Теперь она требует выселения. Снять с регистрации. Освободить жилплощадь. Всё по букве закона. Всё по-человечески отвратительно. Выселять артистку, которая пела про судьбу и любовь, из квартиры, которую она сама же продала, – сюжет, в котором слишком много символов и слишком мало сострадания.
Я заметил, что судья перестал кивать. Он смотрел в бумаги, как человек, который прячется.
В коридоре говорили громче. Там уже никто не притворялся.
– Всё равно жалко её, – сказал кто-то.
– А меня вот покупателя жалко, – ответил другой. – Купил – и виноват.
Я вышел на улицу с ощущением, что эта история обманула и меня тоже.
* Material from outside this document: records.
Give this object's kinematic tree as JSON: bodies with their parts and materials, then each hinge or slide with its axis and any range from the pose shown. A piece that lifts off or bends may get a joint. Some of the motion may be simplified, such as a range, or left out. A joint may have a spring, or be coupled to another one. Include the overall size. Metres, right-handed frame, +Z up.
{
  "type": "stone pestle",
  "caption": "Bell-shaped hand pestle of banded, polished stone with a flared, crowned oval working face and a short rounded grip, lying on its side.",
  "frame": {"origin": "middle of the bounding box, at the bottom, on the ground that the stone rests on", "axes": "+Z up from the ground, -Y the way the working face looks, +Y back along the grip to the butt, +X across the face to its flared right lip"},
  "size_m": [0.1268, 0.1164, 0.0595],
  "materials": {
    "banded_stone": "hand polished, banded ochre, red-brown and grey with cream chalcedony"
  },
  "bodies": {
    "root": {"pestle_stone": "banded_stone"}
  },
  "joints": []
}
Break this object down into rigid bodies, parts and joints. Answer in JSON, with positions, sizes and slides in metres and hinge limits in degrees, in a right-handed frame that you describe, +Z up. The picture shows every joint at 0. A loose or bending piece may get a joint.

Не деньгами. Ожиданием. История о жертве оказалась историей о договоре. История о мошенниках – историей о долгих разговорах. А история об единственном жилье – просто плохо отредактированным мифом.
Квартира осталась стоять. Стены не виноваты. Они всегда переживают людей и их легенды.
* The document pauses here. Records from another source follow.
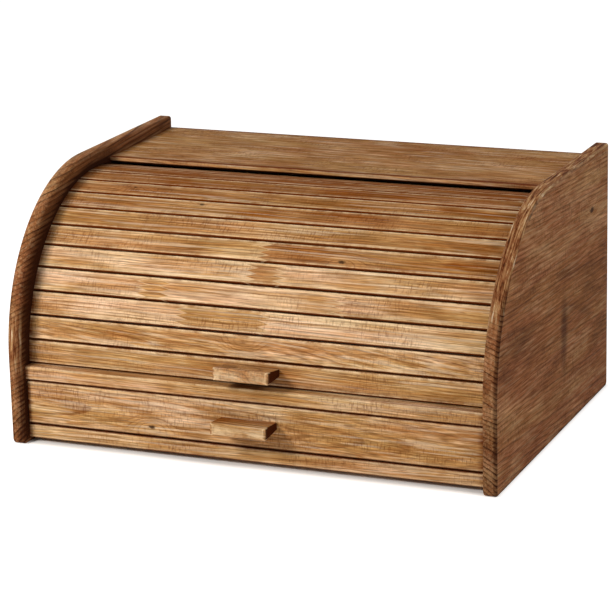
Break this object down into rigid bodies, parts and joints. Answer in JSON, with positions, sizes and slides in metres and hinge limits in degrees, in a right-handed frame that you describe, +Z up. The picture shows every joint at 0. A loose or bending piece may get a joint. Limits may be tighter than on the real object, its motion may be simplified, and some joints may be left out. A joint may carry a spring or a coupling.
{
  "type": "bread box with drawer",
  "caption": "Roll-top wooden bread box: a slatted curtain slides up in round grooves in the side panels over a shelf, and a shallow drawer pulls out below the shelf.",
  "frame": {"origin": "on the surface that the box stands on, under the middle of the whole box with its pulls", "axes": "+X to the right along the slats, +Y from the front with the pulls to the back, +Z up"},
  "size_m": [0.4, 0.304, 0.205],
  "materials": {
    "pine_golden_brown": "pine, stained golden brown, thin satin varnish, worn lighter on the arrises",
    "pine_honey": "pine, stained honey brown, thin satin varnish",
    "pine_red_brown": "pine, stained red brown, thin satin varnish",
    "pine_dark_brown": "pine, stained dark walnut brown, thin satin varnish",
    "plywood": "thin plywood, unfinished",
    "beech_dowel": "bare beech dowel",
    "cloth": "unbleached canvas, glued",
    "steel": "zinc-plated steel"
  },
  "bodies": {
    "cabinet": {"back_brad_bottom": "steel", "back_brad_left_1": "steel", "back_brad_left_2": "steel", "back_brad_left_3": "steel", "back_brad_right_1": "steel", "back_brad_right_2": "steel", "back_brad_right_3": "steel", "back_panel": "plywood", "bottom_board": "pine_honey", "bottom_dowel_left_back": "beech_dowel", "bottom_dowel_left_front": "beech_dowel", "bottom_dowel_right_back": "beech_dowel", "bottom_dowel_right_front": "beech_dowel", "shelf_board": "pine_honey", "shelf_dowel_left_back": "beech_dowel", "shelf_dowel_left_front": "beech_dowel", "shelf_dowel_right_back": "beech_dowel", "shelf_dowel_right_front": "beech_dowel", "side_panel_left": "pine_dark_brown", "side_panel_right": "pine_dark_brown", "top_board": "pine_red_brown", "top_dowel_left_back": "beech_dowel", "top_dowel_left_front": "beech_dowel", "top_dowel_right_back": "beech_dowel", "top_dowel_right_front": "beech_dowel"},
    "curtain": {"curtain_cloth": "cloth", "curtain_pull": "pine_golden_brown", "curtain_pull_screw_left": "steel", "curtain_pull_screw_right": "steel", "curtain_slat_01": "pine_golden_brown", "curtain_slat_02": "pine_golden_brown", "curtain_slat_03": "pine_golden_brown", "curtain_slat_04": "pine_golden_brown", "curtain_slat_05": "pine_golden_brown", "curtain_slat_06": "pine_golden_brown", "curtain_slat_07": "pine_golden_brown", "curtain_slat_08": "pine_golden_brown", "curtain_slat_09": "pine_golden_brown", "curtain_slat_10": "pine_golden_brown", "curtain_slat_11": "pine_golden_brown", "curtain_slat_12": "pine_golden_brown", "curtain_slat_13": "pine_golden_brown"},
    "drawer": {"drawer_back": "pine_honey", "drawer_bottom": "plywood", "drawer_brad_left_back": "steel", "drawer_brad_left_front_high": "steel", "drawer_brad_left_front_low": "steel", "drawer_brad_right_back": "steel", "drawer_brad_right_front_high": "steel", "drawer_brad_right_front_low": "steel", "drawer_front": "pine_golden_brown", "drawer_pull": "pine_golden_brown", "drawer_pull_screw_left": "steel", "drawer_pull_screw_right": "steel", "drawer_side_left": "pine_honey", "drawer_side_right": "pine_honey"}
  },
  "joints": [
    {"name": "curtain_roll", "type": "hinge", "parent": "cabinet", "child": "curtain", "pos_m": [0, 0.0058, 0.063], "axis": [-1, 0, 0], "range_deg": [0, 88]},
    {"name": "drawer_slide", "type": "slide", "parent": "cabinet", "child": "drawer", "axis": [0, -1, 0], "range_m": [0, 0.18]}
  ]
}
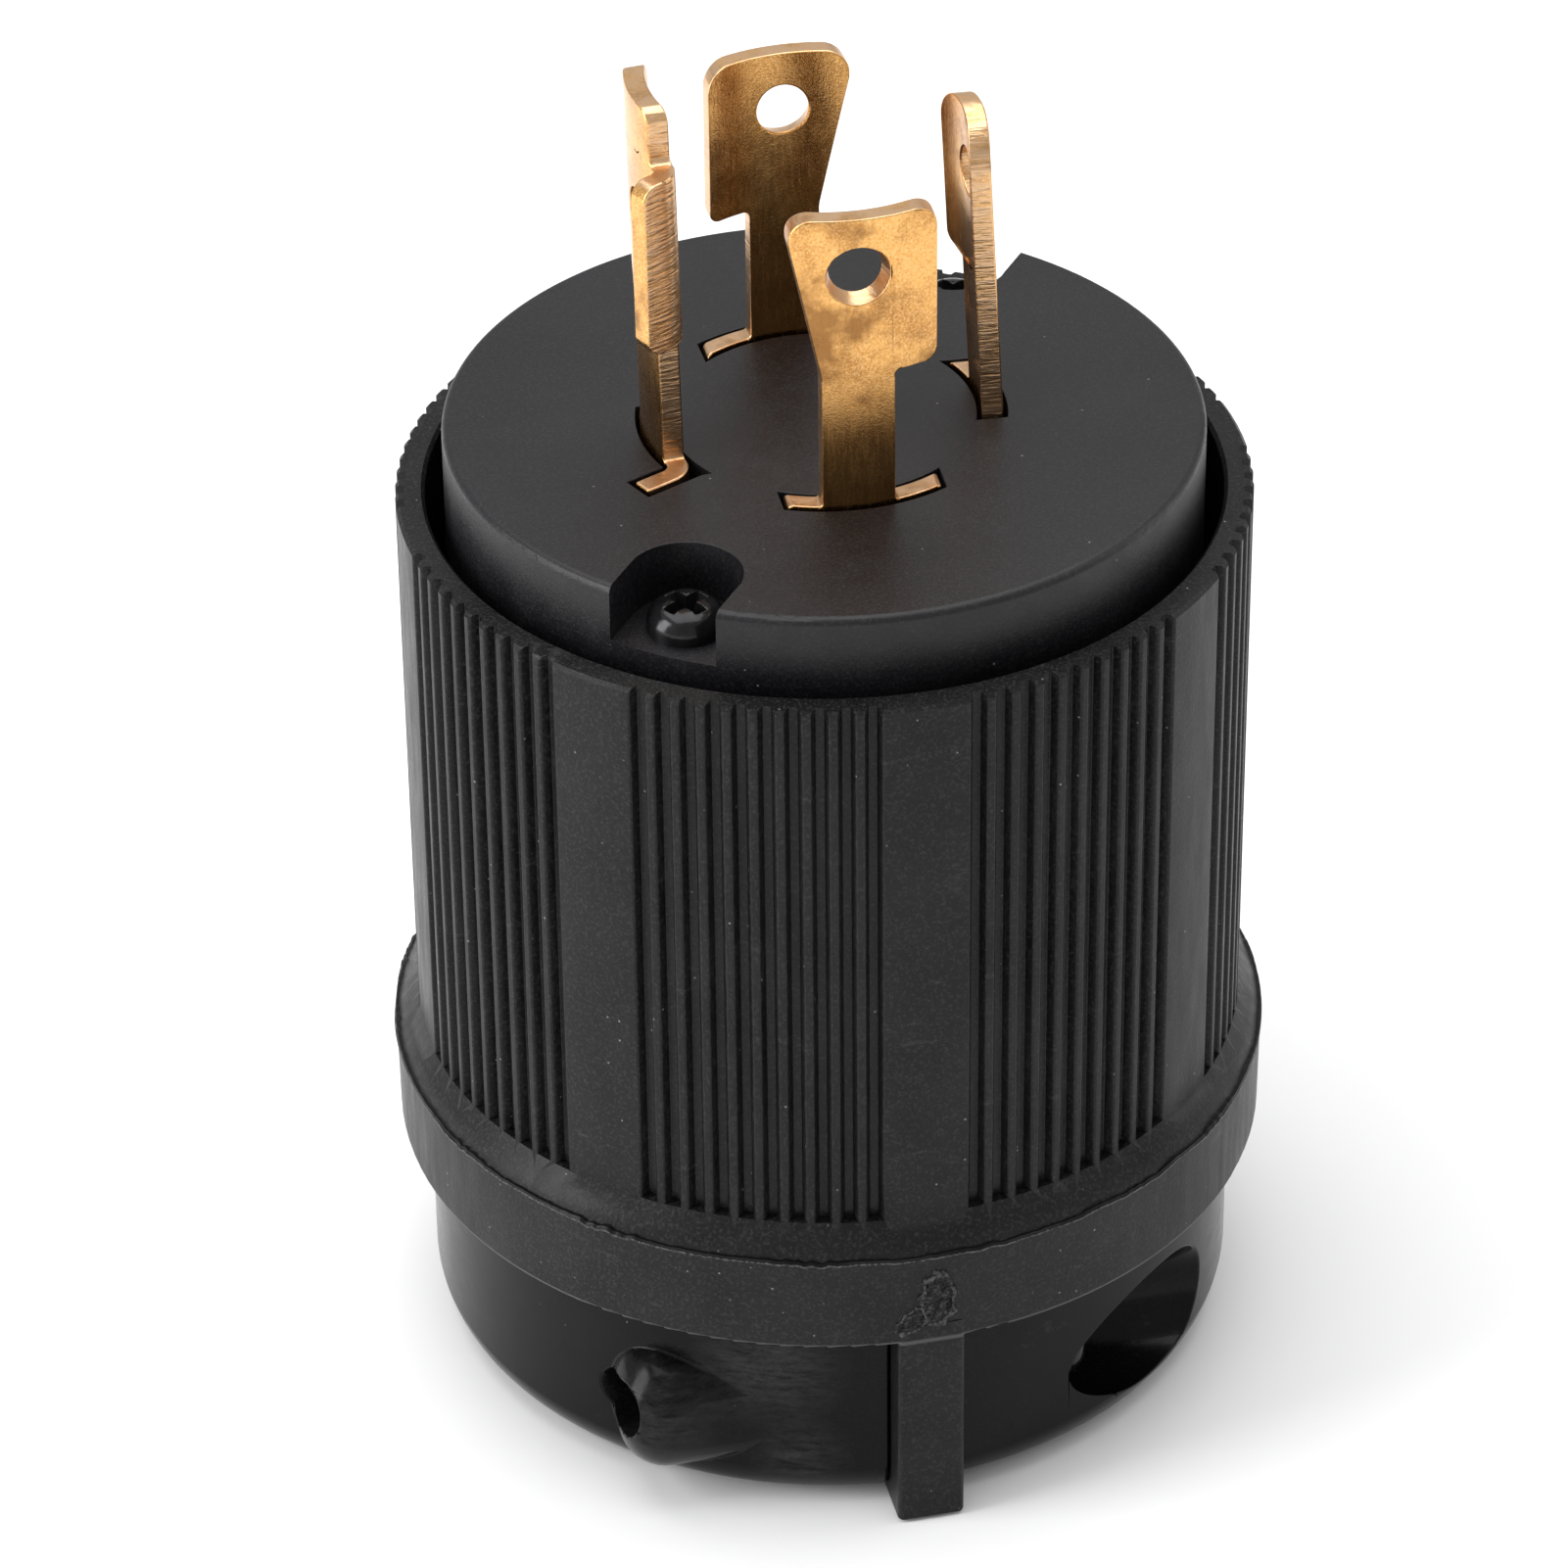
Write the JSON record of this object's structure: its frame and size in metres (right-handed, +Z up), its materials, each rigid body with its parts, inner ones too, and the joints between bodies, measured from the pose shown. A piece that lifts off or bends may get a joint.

И вот в этом месте хочется перестать делать умное лицо и честно признаться: здесь нет святых. Есть только хорошо отрепетированные роли. Одна роль — доверчивая жертва с громкой фамилией. Вторая — хладнокровный покупатель с документами и детьми. И публика, которая требует крови, но желательно чужой. Потому что если признать, что взрослые, успешные люди иногда просто совершают неудобные поступки, придётся отказаться от любимого жанра — сказки про обманутых и злодеев.
Самое скандальное во всей этой истории даже не деньги и не квадратные метры. Самое неприятное — враньё, поданное как недосказанность. Когда из «не единственной квартиры» делают «последний приют», а из долгой, спокойной сделки — внезапное помутнение рассудка. Это не ошибка. Это стратегия. У нас слишком любят статус потерпевшего, потому что он освобождает от ответственности и даёт право на жалость оптом.
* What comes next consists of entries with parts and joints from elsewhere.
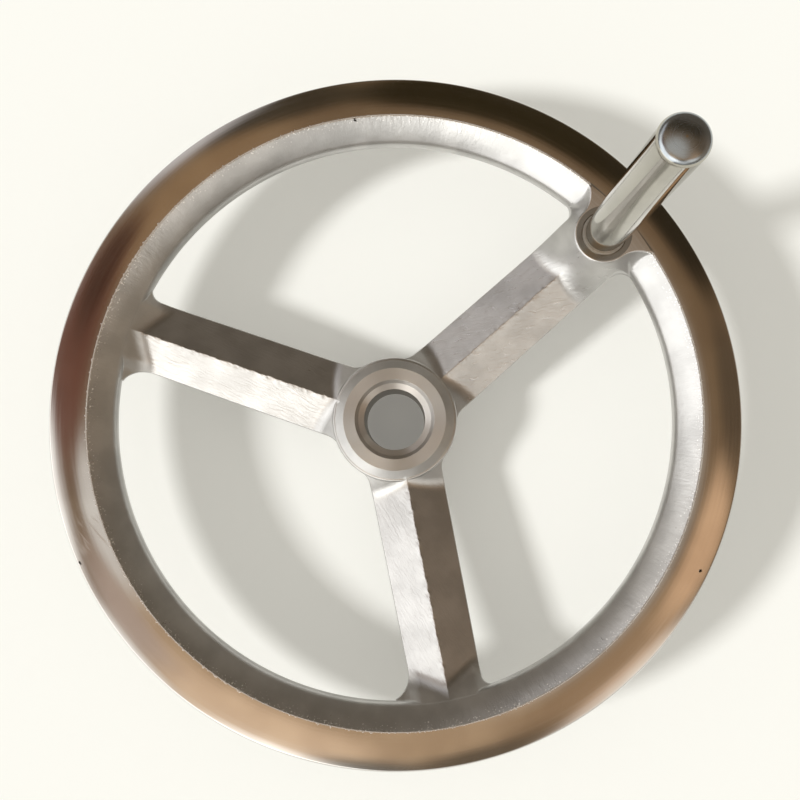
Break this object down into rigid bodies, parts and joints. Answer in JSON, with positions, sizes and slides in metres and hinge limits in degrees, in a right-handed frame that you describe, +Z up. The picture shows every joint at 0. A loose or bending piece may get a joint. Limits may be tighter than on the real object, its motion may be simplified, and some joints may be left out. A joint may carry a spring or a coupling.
{
  "type": "machine handwheel",
  "caption": "Machine handwheel with a turned rim, roof-backed spokes, a bored and countersunk hub, and a polished crank grip that revolves on a spindle in the rim's boss.",
  "frame": {"origin": "on the bore's axis at the hub's lower face, which the wheel rests on", "axes": "+Z up along the wheel's axis, towards the hub's countersunk face and the grip; +X from the wheel's axis to the grip's axis"},
  "size_m": [0.2, 0.2, 0.116],
  "materials": {
    "cast_steel": "blasted and ground stainless casting; rim turned and mirror polished; hub face fine turned",
    "turned_steel": "plain turned",
    "polished_steel": "mirror polished",
    "spring_steel": "bright drawn wire"
  },
  "bodies": {
    "wheel": {"wheel_casting": "cast_steel", "handle_spindle": "turned_steel", "grip_retaining_ring": "spring_steel"},
    "grip": {"handle_grip": "polished_steel"}
  },
  "joints": [
    {"name": "grip_spin", "type": "hinge", "parent": "wheel", "child": "grip", "pos_m": [0.0793, 0, 0.036], "axis": [0, 0, 1], "continuous": true}
  ]
}
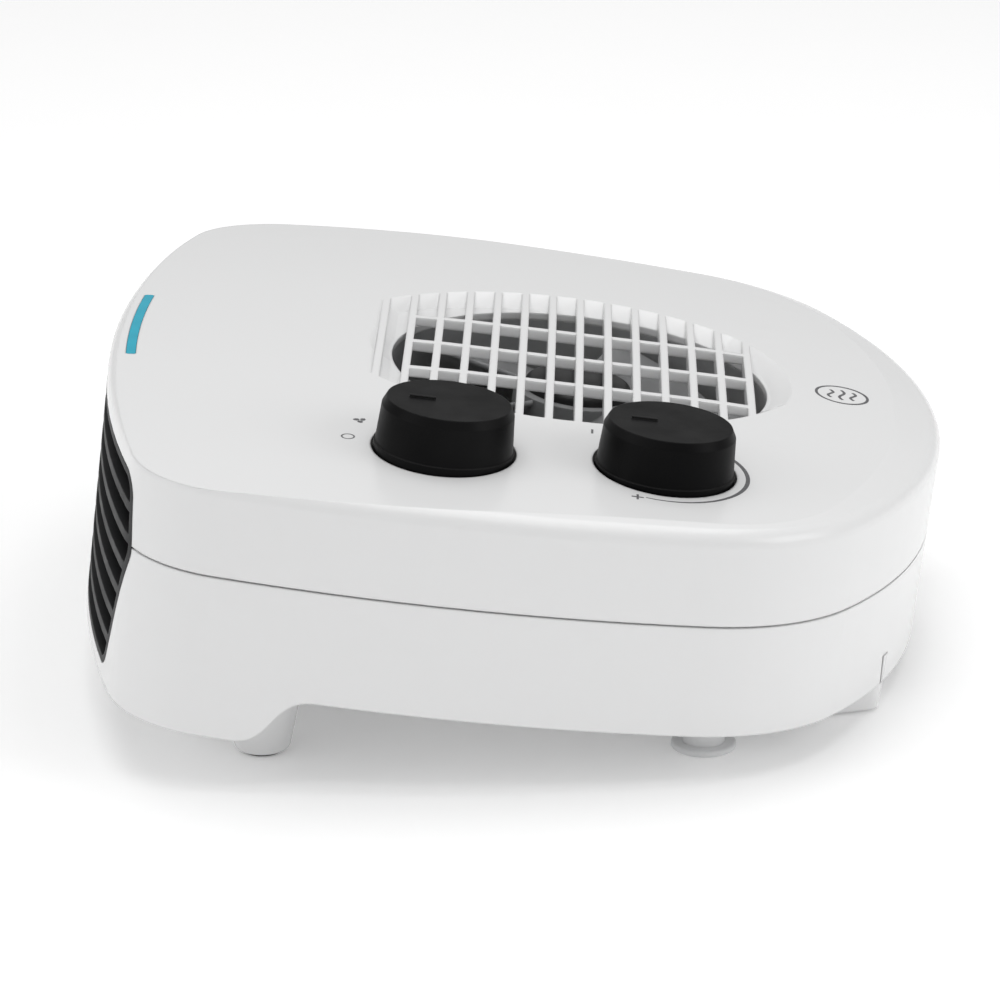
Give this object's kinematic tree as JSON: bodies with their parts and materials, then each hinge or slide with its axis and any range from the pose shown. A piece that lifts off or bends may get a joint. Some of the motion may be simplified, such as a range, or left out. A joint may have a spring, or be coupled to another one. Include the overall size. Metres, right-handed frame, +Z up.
{
  "type": "fan convector heater",
  "caption": "Low table-top fan heater with a louvred front outlet, a top intake grille, two rotary controls, a tip-over switch and short feet.",
  "frame": {"origin": "on the table under the middle of the whole object", "axes": "-Y is the front, out of the outlet; +X is the side with the controls; +Z is up, the object standing on its feet"},
  "size_m": [0.2506, 0.2392, 0.0971],
  "materials": {
    "white_case": "satin moulded white",
    "louvre_black": "matt heat-resistant black",
    "knob_black": "satin black",
    "lens_cyan": "glossy tinted lens",
    "circuit_board": "lacquered board",
    "fan_grey": "satin grey",
    "black_plastic": "matt black",
    "plated_steel": "zinc plated",
    "screw_steel": "nickel plated",
    "core_steel": "oiled laminated steel",
    "rotor_aluminium": "cast",
    "copper_wire": "enamelled winding wire",
    "brass": "turned",
    "bimetal": "rolled strip",
    "mica": "layered mica board",
    "ribbon_alloy": "oxidised resistance ribbon",
    "switch_body": "matt cream",
    "ceramic_body": "unglazed",
    "foot_rubber": "matt",
    "plunger_grey": "satin light grey"
  },
  "bodies": {
    "case": {"upper_shell": "white_case", "lower_shell": "white_case", "front_leg_left": "white_case", "front_leg_right": "white_case", "rear_foot_left": "white_case", "rear_foot_right": "white_case", "foot_pads": "foot_rubber", "outlet_louvre": "louvre_black", "indicator_lens": "lens_cyan", "indicator_board": "circuit_board", "control_plate": "plated_steel", "plate_screws": "screw_steel", "mode_switch": "switch_body", "thermostat": "ceramic_body", "bimetal_blade": "bimetal", "fan_duct": "fan_grey", "duct_screws": "screw_steel", "stator_core": "core_steel", "coil_bobbin": "black_plastic", "motor_coil": "copper_wire", "upper_bridge": "plated_steel", "lower_bridge": "plated_steel", "bearing_bushes": "brass", "motor_strap": "plated_steel", "strap_screws": "screw_steel", "motor_screws": "screw_steel", "heater_frame": "plated_steel", "mica_rack": "mica", "heating_ribbons": "ribbon_alloy", "element_screws": "screw_steel", "sensor_board": "mica", "thermal_cutout": "black_plastic", "thermal_fuse": "screw_steel", "tip_spring": "screw_steel", "switch_holder": "black_plastic", "tip_switch": "black_plastic", "cord_gland": "black_plastic", "terminal_block": "switch_body", "terminal_screws": "brass", "case_screws": "screw_steel"},
    "mode_dial": {"mode_knob": "knob_black", "mode_spindle": "black_plastic"},
    "thermostat_dial": {"thermostat_knob": "knob_black", "thermostat_spindle": "black_plastic"},
    "fan_rotor": {"fan_impeller": "fan_grey", "hub_cap": "black_plastic", "motor_shaft": "screw_steel", "rotor": "rotor_aluminium"},
    "tip_plunger": {"tip_plunger": "plunger_grey", "plunger_clip": "plunger_grey"}
  },
  "joints": [
    {"name": "mode_knob_turn", "type": "hinge", "parent": "case", "child": "mode_dial", "pos_m": [0.083, -0.01649, 0.08463], "axis": [0, 0.1172, 0.9931], "range_deg": [-270, 0]},
    {"name": "thermostat_knob_turn", "type": "hinge", "parent": "case", "child": "thermostat_dial", "pos_m": [0.079, 0.0417, 0.07776], "axis": [0, 0.1172, 0.9931], "range_deg": [-300, 0]},
    {"name": "fan_spin", "type": "hinge", "parent": "case", "child": "fan_rotor", "pos_m": [0, 0.01906, 0.08044], "axis": [0, 0.1172, 0.9931], "continuous": true},
    {"name": "tip_plunger_drop", "type": "slide", "parent": "case", "child": "tip_plunger", "axis": [0, 0, -1], "range_m": [0, 0.006], "stiffness_N_per_m": 60, "springref_m": 0.006, "deforming": ["tip_spring"]}
  ]
}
И пока суд будет разбираться, кто кому должен и кто в какой момент моргнул первым, публика уже вынесла приговор. Не юридический — моральный. Он самый удобный, потому что его можно менять по настроению. Сегодня жалко Долину. Завтра — Лурье. А послезавтра всем станет всё равно. Останется только квартира, тишина в пустых комнатах и ощущение, что в этой стране даже квадратные метры рано или поздно начинают лгать вместе с людьми.